Solo che ora l’India non ce la fa più: il Pil pro capite, secondo le stime del Fmi del 2011, si aggira sui 3mila dollari all’anno, un livello che non si discosta dall’Africa subsahariana. La crescita ha coinvolto solo pochissime persone. L’inflazione, intanto, è aumentata, raggiungendo il 7,25% dello scorso giugno. Una situazione che sta creando problemi al governo, di Manmohan Singh (ancora lui, ma stavolta premier) in difficoltà su più fronti. Il nervosismo è palpabile, e si vede. È bastata la copertina di Time, del 7 luglio, per far scoppiare una polemica nazionale. Il magazine americano aveva definito Singh “the underachiever”, sottolineando come non riuscisse a ottenere i risultati che si era prefissato.
«L’India ha bisogno di rilancio», scriveva il settimanale: «Il primo ministro Singh è all’altezza del compito?». E continua: «Le leggi che potrebbero aiutare la crescita e i posti di lavoro restano bloccate in parlamento, scatenando il presentimento che i politici abbiano perso di vista i loro obiettivi principali, per guadagnare voti con misure populiste dall’efficacia a breve termine». Le reazioni sono state fortissime: «Guardino prima agli Usa e all’Europa», aveva detto Kamal Nath, ministro per lo Sviluppo. Anche Manish Tewari, portavoce del Congress Party, il partito di Singh, ha detto la sua: «Negli ultimi otto anni il governo ha fornito all’India stabilità politica, coesione sociale, armonia interna, sviluppo economico e un ruolo di primo piano negli affari internazionali. Tutto questo non può essere definito “scarso rendimento”». E non è mancata la ripicca, con Outlook, settimanale indiano, che utilizza la stessa espressione per etichettare il presidente americano. “Obama, the underachiever”. Non hanno perdonato.

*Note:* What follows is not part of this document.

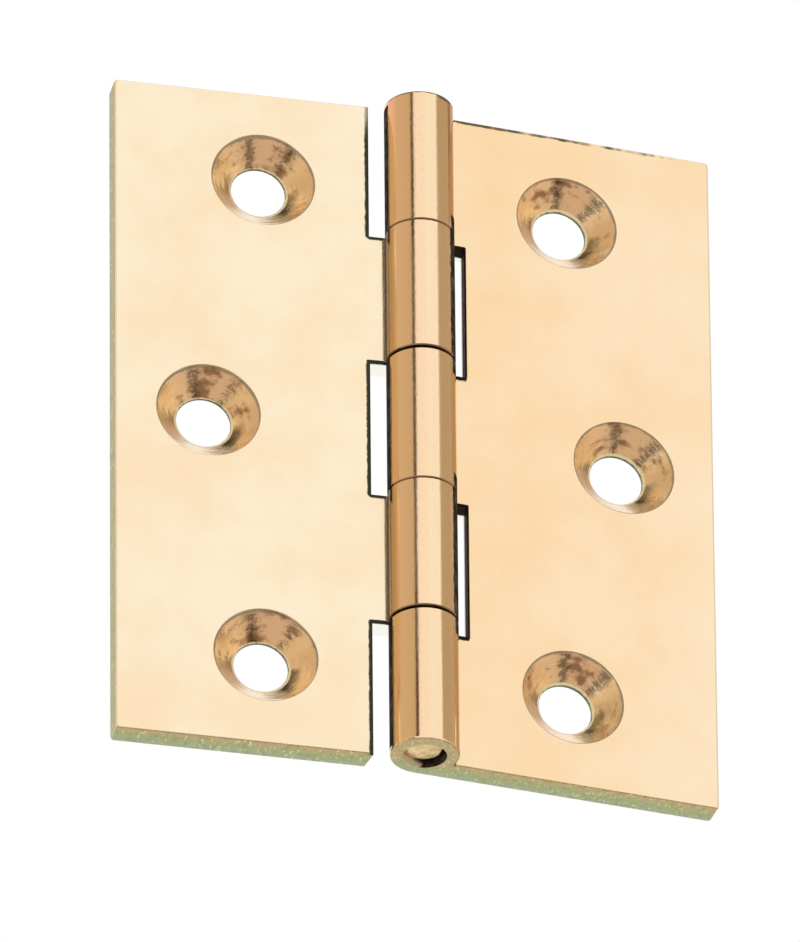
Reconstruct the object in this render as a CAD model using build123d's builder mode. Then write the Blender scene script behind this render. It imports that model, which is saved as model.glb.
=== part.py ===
from build123d import *
import os
from math import cos, radians, sin, tan

# Flat milled butt hinge, in millimetres, upright as it is screwed to a door frame.
# The origin is on the back of the fixed leaf, midway between its two outer screw holes.
# +Z runs up the pin, +Y out of the backs of the leaves, and +X out along the fixed leaf.

# Leaves, each cut from one drawn bar
leaf_height = 60.0
leaf_width = 24.5  # pin axis to outer edge
leaf_thickness = 2.2
corner_radius = 0.3
edge_break = 0.2

# Knuckles, in one piece with their leaf and flush with its back
knuckle_diameter = 5.5
knuckle_count = 5
rim_break = 0.08
axial_play = 0.3
slot_clearance = 1.15  # turning knuckle to the end wall of its slot, at the front
slot_relief = 0.4  # how much further back the wall leans by the back face

# Pin, tight in the fixed leaf and free in the swing leaf
pin_diameter = 3.5
running_clearance = 0.05  # on the radius
pin_recess = 0.45
pin_end_radius = 0.6

# Screw holes, two in line and a third further out between them
outer_screw_reach = 12.5  # pin axis to the two in line
outer_screw_spacing = 44.0
middle_screw_reach = 17.0
screw_hole_diameter = 4.4
countersink_angle = 90.0
screw_hole_land = 0.2  # straight wall left behind the cone

# How the hinge stands: the swing leaf a little past flat, and pushed up along the pin
angle_past_flat = 6.2
rest_gap = 0.05  # left above each pushed-up knuckle

knuckle_radius = knuckle_diameter / 2
knuckle_pitch = leaf_height / knuckle_count
front_depth = knuckle_radius - leaf_thickness
slot_reach = knuckle_radius + slot_clearance
pin_radius = pin_diameter / 2
screw_hole_radius = screw_hole_diameter / 2
countersink_depth = leaf_thickness - screw_hole_land
countersink_radius = screw_hole_radius + countersink_depth * tan(radians(countersink_angle / 2))

# Middles of the knuckles from the bottom up; the fixed leaf has the first, third and fifth
knuckle_heights = [(i - (knuckle_count - 1) / 2) * knuckle_pitch for i in range(knuckle_count)]
fixed_knuckles = knuckle_heights[0::2]
swing_knuckles = knuckle_heights[1::2]

# Each leaf's own plane has the pin as z, the leaf's width as x and its back towards y
turn = radians(angle_past_flat)
fixed_plane = Plane(origin=(-outer_screw_reach, -knuckle_radius, 0))
swing_plane = Plane(
    origin=(-outer_screw_reach, -knuckle_radius, axial_play / 2 - rest_gap),
    x_dir=(-cos(turn), sin(turn), 0),
    z_dir=(0, 0, -1),
)
front_plane = Plane.XZ.offset(-front_depth)


def milled_leaf(plane, slot_heights, slot_length, bore_radius):
    """One leaf, whose knuckles are what the slots for the other leaf's knuckles leave."""
    with BuildPart(plane) as leaf:
        # Drawn section: a round bead with the plate tangent to its back
        with BuildSketch(plane):
            Circle(knuckle_radius)
            with Locations((0, knuckle_radius)):
                Rectangle(leaf_width, leaf_thickness, align=(Align.MIN, Align.MAX))
        extrude(amount=leaf_height / 2, both=True)

        # Milled slots, deeper at the back than at the front
        with BuildSketch(*[plane.offset(height) for height in slot_heights]):
            with BuildLine():
                Polyline(
                    (-knuckle_diameter, -knuckle_diameter),
                    (slot_reach, -knuckle_diameter),
                    (slot_reach, front_depth),
                    (slot_reach + slot_relief, knuckle_radius),
                    (slot_reach + slot_relief, knuckle_diameter),
                    (-knuckle_diameter, knuckle_diameter),
                    close=True,
                )
            make_face()
        extrude(amount=slot_length / 2, both=True, mode=Mode.SUBTRACT)

        # Corners of the plate
        thickness_axis = Axis((0, 0, 0), plane.y_dir)
        corners = leaf.edges().filter_by(thickness_axis).group_by(Axis.Z)
        fillet(corners[0] + corners[-1], corner_radius)

        # Broken edges, all but the lines where the bead runs into the plate
        def reach(edge):
            return plane.to_local_coords(edge.center()).X

        outlines = leaf.faces().filter_by(thickness_axis).edges()
        fillet(outlines.filter_by(lambda edge: reach(edge) > knuckle_radius), edge_break)
        chamfer(leaf.edges().filter_by(GeomType.CIRCLE).group_by(SortBy.RADIUS)[-1], rim_break)

        # Pin bore
        Hole(bore_radius)

        # Screw holes, countersunk from the front
        with Locations(front_plane):
            with Locations(
                (outer_screw_reach, outer_screw_spacing / 2),
                (outer_screw_reach, -outer_screw_spacing / 2),
                (middle_screw_reach, 0),
            ):
                CounterSinkHole(
                    screw_hole_radius,
                    countersink_radius,
                    counter_sink_angle=countersink_angle,
                )
    return leaf


os.makedirs("parts", exist_ok=True)

fixed_leaf = milled_leaf(fixed_plane, swing_knuckles, knuckle_pitch, pin_radius)
fixed_leaf.part.label = "fixed_leaf"
export_step(fixed_leaf.part, "parts/fixed_leaf.step")

swing_leaf = milled_leaf(
    swing_plane,
    fixed_knuckles,
    knuckle_pitch + axial_play,
    pin_radius + running_clearance,
)
swing_leaf.part.label = "swing_leaf"
export_step(swing_leaf.part, "parts/swing_leaf.step")

# Plain drawn pin with rounded ends, driven in until it is just below both end faces
with BuildPart(fixed_plane) as hinge_pin:
    Cylinder(pin_radius, leaf_height - 2 * pin_recess)
    fillet(hinge_pin.edges().filter_by(GeomType.CIRCLE), pin_end_radius)
hinge_pin.part.label = "hinge_pin"
export_step(hinge_pin.part, "parts/hinge_pin.step")
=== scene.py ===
from math import asin, copysign, cos, degrees, pi, radians, sin
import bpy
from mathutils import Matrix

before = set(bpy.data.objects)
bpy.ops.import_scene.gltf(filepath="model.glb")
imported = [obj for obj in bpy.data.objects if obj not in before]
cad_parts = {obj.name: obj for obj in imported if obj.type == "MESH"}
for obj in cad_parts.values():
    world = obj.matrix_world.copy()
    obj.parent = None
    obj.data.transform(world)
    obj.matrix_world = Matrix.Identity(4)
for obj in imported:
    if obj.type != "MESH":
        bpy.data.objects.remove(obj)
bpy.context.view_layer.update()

from types import SimpleNamespace

import bpy
from mathutils import Matrix, Vector

# Sizes of the hinge, in metres
PIN_AXIS = Vector((-0.0125, -0.00275, 0))
KNUCKLE_RADIUS = 0.00275
LEAF_THICKNESS = 0.0022
FRONT_FACE = KNUCKLE_RADIUS - LEAF_THICKNESS  # back from the pin axis
LEAF_HALF_HEIGHT = 0.030
KNUCKLE_PITCH = 0.012
SLOT_REACH = 0.0039
SCREW_HOLES = ((0.0125, 0.022), (0.0125, -0.022), (0.017, 0.0))
COUNTERSINK_RADIUS = 0.0042
ANGLE_PAST_FLAT = radians(6.2)

# Each leaf's own directions: out along the leaf, to its back, and along the pin
FIXED_AXES = (Vector((1, 0, 0)), Vector((0, 1, 0)), Vector((0, 0, 1)))
SWING_AXES = (
    Vector((-cos(ANGLE_PAST_FLAT), sin(ANGLE_PAST_FLAT), 0)),
    Vector((sin(ANGLE_PAST_FLAT), cos(ANGLE_PAST_FLAT), 0)),
    Vector((0, 0, -1)),
)


# Helpers for nodes

class Value:
    """What a node puts out. Arithmetic and comparisons on it add maths nodes to its tree."""

    def __init__(self, socket):
        self.socket = socket

    @property
    def tree(self):
        return self.socket.id_data

    def __add__(self, other):
        return calc("ADD", self, other)

    def __sub__(self, other):
        return calc("SUBTRACT", self, other)

    def __rsub__(self, other):
        return calc("SUBTRACT", other, self)

    def __mul__(self, other):
        return calc("MULTIPLY", self, other)

    def __truediv__(self, other):
        return calc("DIVIDE", self, other)

    def __mod__(self, other):
        return calc("FLOORED_MODULO", self, other)

    def __abs__(self):
        return calc("ABSOLUTE", self)

    def __lt__(self, other):
        return calc("LESS_THAN", self, other)

    def __gt__(self, other):
        return calc("GREATER_THAN", self, other)


def fill(socket, value):
    """Sets an input, or links it where the value comes from another node."""
    if isinstance(value, Value):
        value.tree.links.new(value.socket, socket)
    else:
        socket.default_value = value


def put(tree, kind, *values, **settings):
    """Adds a node, sets its properties, and fills its inputs in order."""
    node = tree.nodes.new(kind)
    for name, value in settings.items():
        setattr(node, name, value)
    for socket, value in zip(node.inputs, values):
        fill(socket, value)
    return node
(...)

Ma, nervosismo a parte, i problemi ci sono. Gli investitori stranieri, per conquistare l’India, hanno difficoltà. Oltre ai dazi, l’economia è ancora in gran parte sotto il controllo dello Stato. Alcuni passi sono stati fatti, ma molti sono ancora da fare. Come, ad esempio, un’ampia liberalizzazione della distribuzione al dettaglio: problema spinoso che aveva sollevato lo stesso presidente Usa Barack Obama in un’intervista al Press Trust of India: «In troppi settori, come la distribuzione a dettaglio, l’India blocca o limita gli investimenti stranieri, che sono necessari per creare posti di lavoro in entrambi i paesi». Il riferimento, non troppo velato, è a Wal Mart, che da tempo vuole sbarcare in massa in India, ma trova di fronte a sé difficoltà di ogni genere. Ma la politica indiana si è chiusa a riccio. Come ha detto Veerappa Moily, ministro per i corporare affairs, «certe lobby internazionali come Vodafone stanno diffondendo questa storia, e Obama non è stato informato bene su quello che succede qui, soprattutto se si guarda che i fondamentali dell’India sono forti». Complottismi al limite della paranoia. E questo spiega meglio di qualsiasi altra cosa lo stagnamento della politica e di un’intera classe dirigente, proprio mentre fuori i dissesti sociali stanno cominciando a diventare pericolosi.